◆ THE EXERCISE:
Give the material again in full, matching it exactly.

◆ PROVIDED MATERIAL:
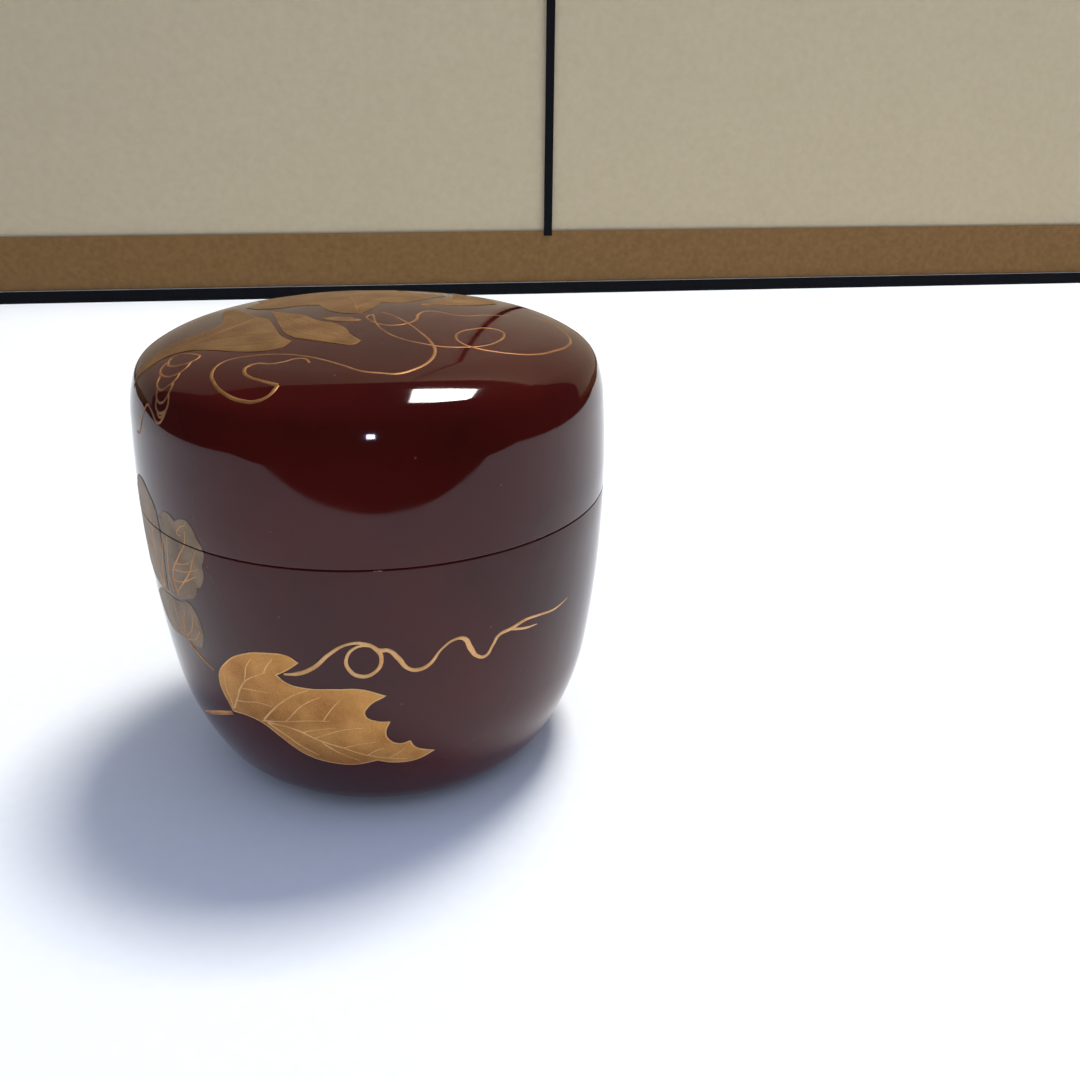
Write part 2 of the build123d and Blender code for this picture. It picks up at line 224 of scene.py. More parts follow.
def body_outside_coat():
    visible = [long_side_to(SEAM, 0)[1], *OUTSIDE[LONG_SIDE + 1:]]
    hidden = [long_side_to(SEAM - COAT, COAT)[1], *OUTSIDE[LONG_SIDE + 1:]]
    return coat((RIM_RADIUS, SEAM), (outside_radius(SEAM), SEAM), *visible,
                (BASE_RADIUS, BASE_JOINT[0]), (BASE_RADIUS, BASE_JOINT[1]), HEEL_END, *back_along(hidden),
                (RIM_RADIUS, SEAM - COAT), rounded=[(SEAM, outside_radius(SEAM), SEAM_EDGE)])


def base_coat():
    wall, inside, roof = FOOT_RADIUS - COAT, FOOT_INSIDE + COAT, FOOT_HOLLOW + COAT
    return coat((0, FOOT_HOLLOW), (FOOT_INSIDE, FOOT_HOLLOW), (FOOT_INSIDE, 0), (FOOT_RADIUS, 0),
                (FOOT_RADIUS, FOOT_TOP), (BASE_RADIUS, BASE_JOINT[0]), (BASE_RADIUS, BASE_JOINT[1]),
                (wall, FOOT_CORE_TOP), (wall, COAT), (inside, COAT), (inside, roof), (0, roof),
                rounded=[(0, FOOT_INSIDE, FOOT_EDGE), (0, FOOT_RADIUS, FOOT_EDGE)])


def body_inside_coat():
    outer, inner = RIM_RADIUS - RIM_EDGE, MOUTH_RADIUS + RIM_EDGE
    level, bend = RIM_TOP - RIM_EDGE, MOUTH_RADIUS - FLOOR_CORNER
    return coat((0, FLOOR), (bend, FLOOR), (bend, FLOOR + FLOOR_CORNER, -90), (MOUTH_RADIUS, level),
                (inner, level, 90), (outer, RIM_TOP), (outer, level, 90), (RIM_RADIUS, SEAM - COAT),
                (RIM_RADIUS - INNER_COAT, SEAM - COAT), (RIM_RADIUS - INNER_COAT, level),
                (outer, level, -90), (inner, RIM_TOP - INNER_COAT), (inner, level, -90),
                (MOUTH_RADIUS + INNER_COAT, FLOOR + FLOOR_CORNER), (bend, FLOOR + FLOOR_CORNER, 90),
                (0, FLOOR - INNER_COAT))


def lid_inside_coat():
    top = HEIGHT - LID_THICKNESS
    dome = (0, DOME_CENTRE, DOME_END)
    reach = (top - DOME_CENTRE) * sin(radians(DOME_END))
    shoulder_radius = (SKIRT_RADIUS - reach) / (1 - sin(radians(DOME_END)))
    centre = SKIRT_RADIUS - shoulder_radius
    level = DOME_CENTRE + (top - DOME_CENTRE - shoulder_radius) * cos(radians(DOME_END))
    shoulder = (centre, level, 90 - DOME_END)
    wall = SKIRT_RADIUS + INNER_COAT
    return coat((0, top), dome, shoulder, (SKIRT_RADIUS, SEAM), (wall, SEAM), (wall, level),
                *back_along([dome, shoulder]))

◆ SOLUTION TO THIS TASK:
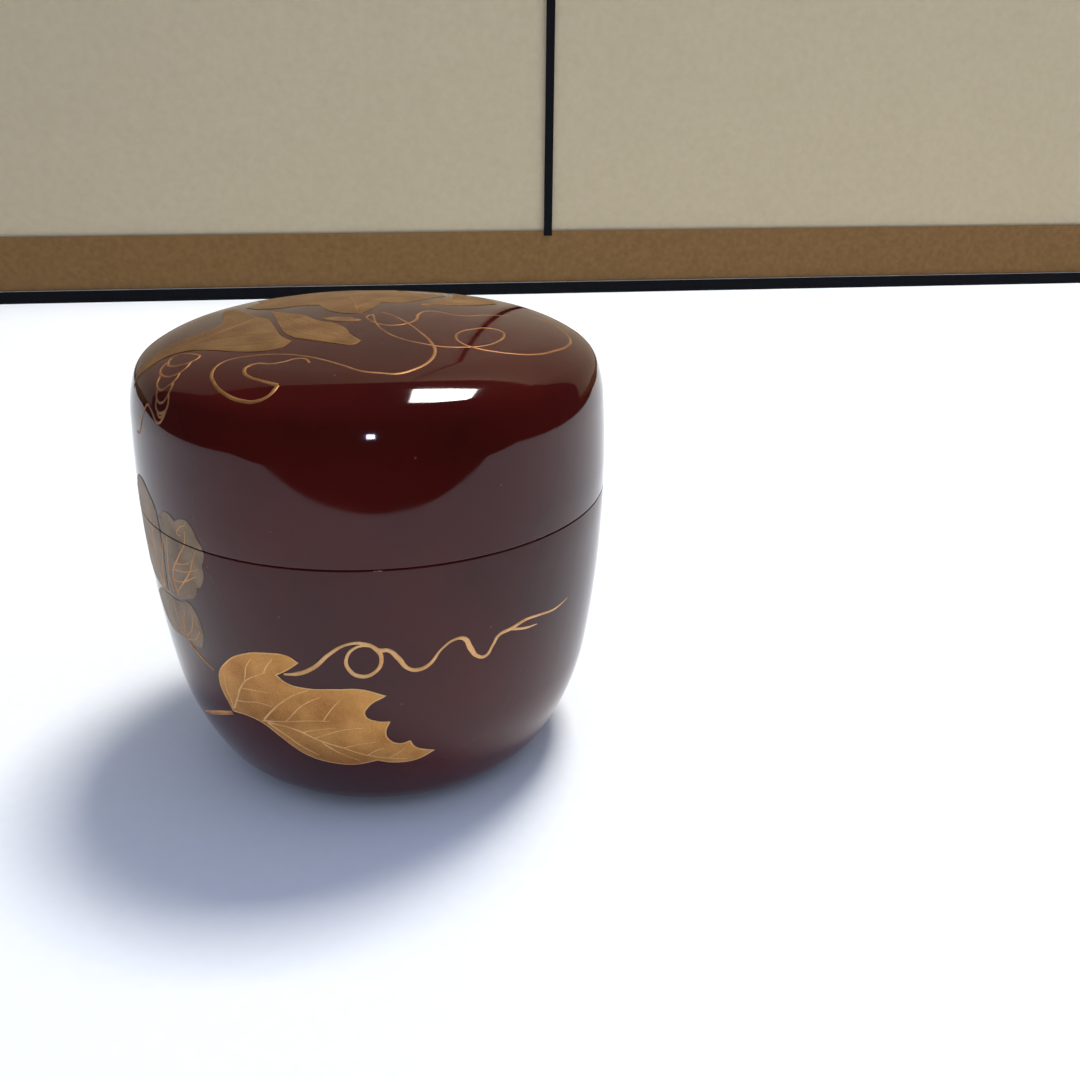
Write part 2 of the build123d and Blender code for this picture. It picks up at line 224 of scene.py. More parts follow.
def body_outside_coat():
    visible = [long_side_to(SEAM, 0)[1], *OUTSIDE[LONG_SIDE + 1:]]
    hidden = [long_side_to(SEAM - COAT, COAT)[1], *OUTSIDE[LONG_SIDE + 1:]]
    return coat((RIM_RADIUS, SEAM), (outside_radius(SEAM), SEAM), *visible,
                (BASE_RADIUS, BASE_JOINT[0]), (BASE_RADIUS, BASE_JOINT[1]), HEEL_END, *back_along(hidden),
                (RIM_RADIUS, SEAM - COAT), rounded=[(SEAM, outside_radius(SEAM), SEAM_EDGE)])


def base_coat():
    wall, inside, roof = FOOT_RADIUS - COAT, FOOT_INSIDE + COAT, FOOT_HOLLOW + COAT
    return coat((0, FOOT_HOLLOW), (FOOT_INSIDE, FOOT_HOLLOW), (FOOT_INSIDE, 0), (FOOT_RADIUS, 0),
                (FOOT_RADIUS, FOOT_TOP), (BASE_RADIUS, BASE_JOINT[0]), (BASE_RADIUS, BASE_JOINT[1]),
                (wall, FOOT_CORE_TOP), (wall, COAT), (inside, COAT), (inside, roof), (0, roof),
                rounded=[(0, FOOT_INSIDE, FOOT_EDGE), (0, FOOT_RADIUS, FOOT_EDGE)])


def body_inside_coat():
    outer, inner = RIM_RADIUS - RIM_EDGE, MOUTH_RADIUS + RIM_EDGE
    level, bend = RIM_TOP - RIM_EDGE, MOUTH_RADIUS - FLOOR_CORNER
    return coat((0, FLOOR), (bend, FLOOR), (bend, FLOOR + FLOOR_CORNER, -90), (MOUTH_RADIUS, level),
                (inner, level, 90), (outer, RIM_TOP), (outer, level, 90), (RIM_RADIUS, SEAM - COAT),
                (RIM_RADIUS - INNER_COAT, SEAM - COAT), (RIM_RADIUS - INNER_COAT, level),
                (outer, level, -90), (inner, RIM_TOP - INNER_COAT), (inner, level, -90),
                (MOUTH_RADIUS + INNER_COAT, FLOOR + FLOOR_CORNER), (bend, FLOOR + FLOOR_CORNER, 90),
                (0, FLOOR - INNER_COAT))


def lid_inside_coat():
    top = HEIGHT - LID_THICKNESS
    dome = (0, DOME_CENTRE, DOME_END)
    reach = (top - DOME_CENTRE) * sin(radians(DOME_END))
    shoulder_radius = (SKIRT_RADIUS - reach) / (1 - sin(radians(DOME_END)))
    centre = SKIRT_RADIUS - shoulder_radius
    level = DOME_CENTRE + (top - DOME_CENTRE - shoulder_radius) * cos(radians(DOME_END))
    shoulder = (centre, level, 90 - DOME_END)
    wall = SKIRT_RADIUS + INNER_COAT
    return coat((0, top), dome, shoulder, (SKIRT_RADIUS, SEAM), (wall, SEAM), (wall, level),
                *back_along([dome, shoulder]))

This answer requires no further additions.